🤖 AI Summary
This study addresses the problem of optimally allocating a fixed budget of evaluation queries to accurately estimate scores assigned by heterogeneous large language models to prompt–response pairs of varying difficulty. The authors formulate this as a heteroscedastic multi-rater estimation problem under a budget constraint and propose EST-IVWE, an adaptive algorithm that combines inverse-variance-weighted estimation with an optimistic bias–variance estimator for efficient resource allocation. Theoretically, they establish a matching local minimax lower bound, introducing a novel Assouad-type expected argument based on local perturbations that preserves the variance structure and yields a tight bound. Experiments on both synthetic data and the HelpSteer2 dataset demonstrate that EST-IVWE significantly outperforms uniform allocation strategies, achieving error rates approaching those of the ideal allocation.
📝 Abstract
Evaluating large language models increasingly relies on LLM-as-a-judge protocols, but such evaluations remain costly: different judges have different prices and reliabilities, and the difficulty of each prompt-response pair can vary substantially.

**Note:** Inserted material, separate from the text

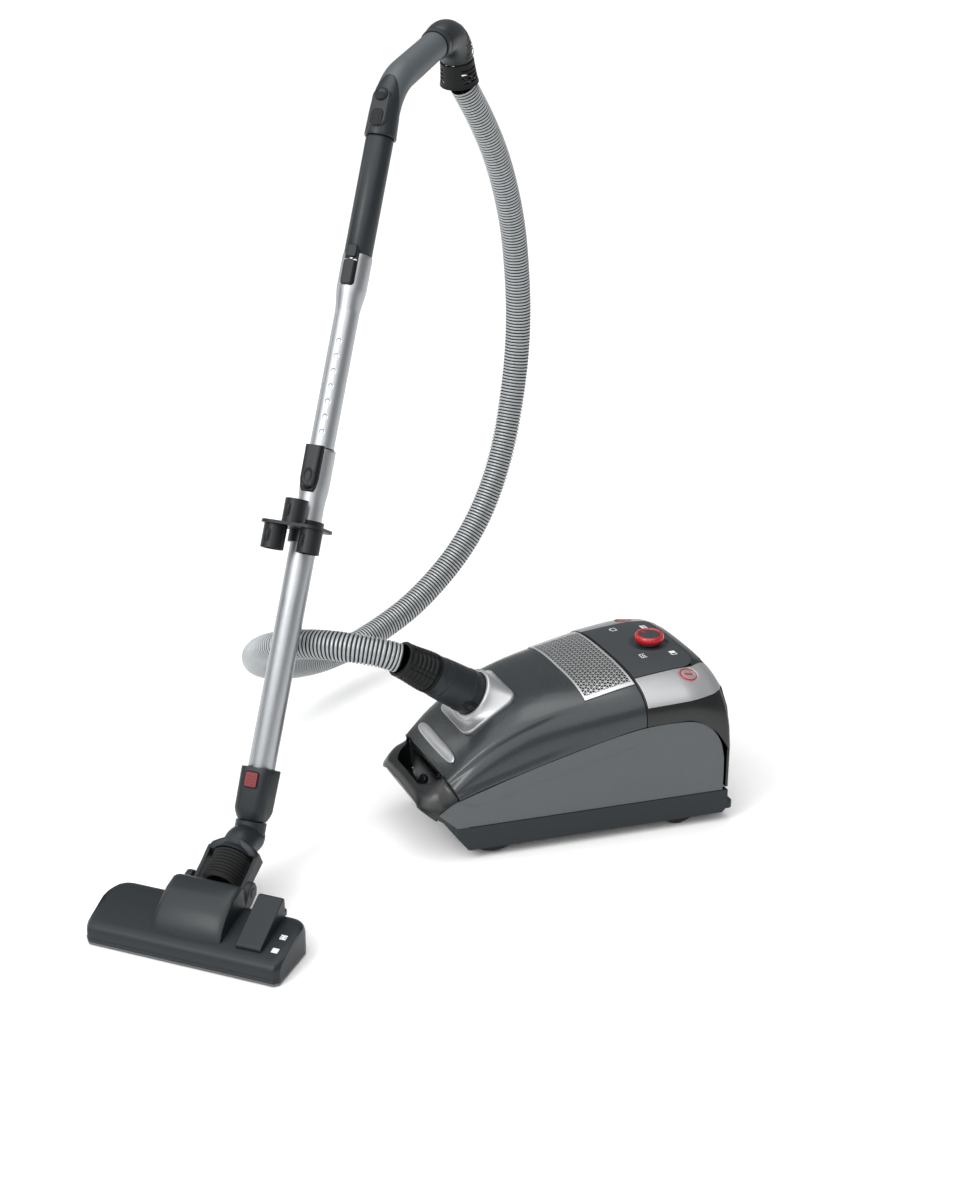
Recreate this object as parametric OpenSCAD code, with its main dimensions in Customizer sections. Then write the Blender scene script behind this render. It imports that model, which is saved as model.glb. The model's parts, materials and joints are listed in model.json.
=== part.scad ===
// Bagged canister vacuum cleaner with hose, bent handle, telescopic wand and
// floor nozzle. Millimetres, +Z up, canister nose towards -Y, floor at z = 0.

/* [Canister] */
// Half width of the flank at the nose end
flank_front = 94; // [90:1:100]
// Half width of the flank at the rear end
flank_rear = 139; // [134:1:144]
// Wall thickness of the outer shells
shell_t = 3; // [2:0.5:4]
// Radius of each rear wheel
wheel_r = 30; // [26:1:32]

/* [Wand] */
// Lean of the wand from upright, degrees
wand_tilt = 29.5; // [26:0.5:32]
// Radius of the outer (lower) tube
lower_tube_r = 17.5; // [17:0.5:18]
// Radius of the inner (upper) tube
upper_tube_r = 16; // [15.5:0.1:16]
// Radius of the accessory stubs
stub_r = 15; // [13:0.5:15.5]
// Length of each accessory stub
stub_len = 32; // [25:1:36]

/* [Handle] */
// Radius of the handle pipe
pipe_r = 18.5; // [17.5:0.5:19]
// Radius of the lighter grip
grip_r = 19.5; // [19:0.5:21]
// Bend radius of the grip
grip_bend = 90; // [80:5:100]
// Bend of the grip, degrees
grip_turn = 50; // [46:1:52]
// Straight length of the grip after its bend
grip_run = 138; // [130:1:142]
// Bend radius of the hose elbow
elbow_bend = 50; // [48:1:54]

/* [Nozzle] */
// Width of the floor nozzle
head_w = 265; // [250:5:280]
// Depth of the floor nozzle, front to back
head_d = 95; // [90:1:98]
// Height of the nozzle at its rear
head_h = 42; // [40:1:44]

/* [Hose] */
// Outer radius of the hose
hose_r = 19.5; // [18:0.5:20]

/* [Hidden] */
$fn = 64;
eps = 0.01;
gap = 0.5;

// Places of the three assemblies. The shift puts the whole object over the origin.
frame_shift = [116.6, 226, 0];
nozzle_at = [177.6, -576.6, 0];
nozzle_yaw = 45;
wand_root = [0, 200, 94];
hinge_at = [0, 110, 49.2];
neck_tilt = 63;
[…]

This raises a basic allocation question: under a fixed budget, how should one distribute evaluation queries across heterogeneous judges and instances to obtain the most accurate score estimates? We formalize this question as *budgeted heteroskedastic multi-judge estimation*. Given $K$ prompt-response pairs, $J$ judges with known costs, and unknown query-judge variances, the goal is to estimate a bounded score vector while minimizing an $\ell_p$-error. Our first contribution is to analyze the inverse-variance weighted estimator (IVWE) and to derive the oracle allocation that minimizes its error rate. Since this allocation depends on the unknown variances, we then address the practical unknown-variance setting by proposing EST-IVWE, an adaptive algorithm that constructs and leverages *optimistically biased* variance estimates to stabilize the empirical allocation. We prove that EST-IVWE matches the oracle IVWE rate up to lower-order terms in the budget. Our second and central theoretical contribution is a matching *local* minimax lower bound, which establishes the instance-optimality of the proposed algorithms. A key technical insight is that Fano-type high-probability arguments are too coarse for this problem: their packing construction loses the local variance structure that governs the optimal allocation. We instead use an Assouad-type in-expectation argument, based on local perturbations, which preserves this structure and yields the sharp allocation-dependent lower bound. Finally, we numerically validate the superiority of our approach over naïve uniform allocation on synthetic and HelpSteer2 datasets.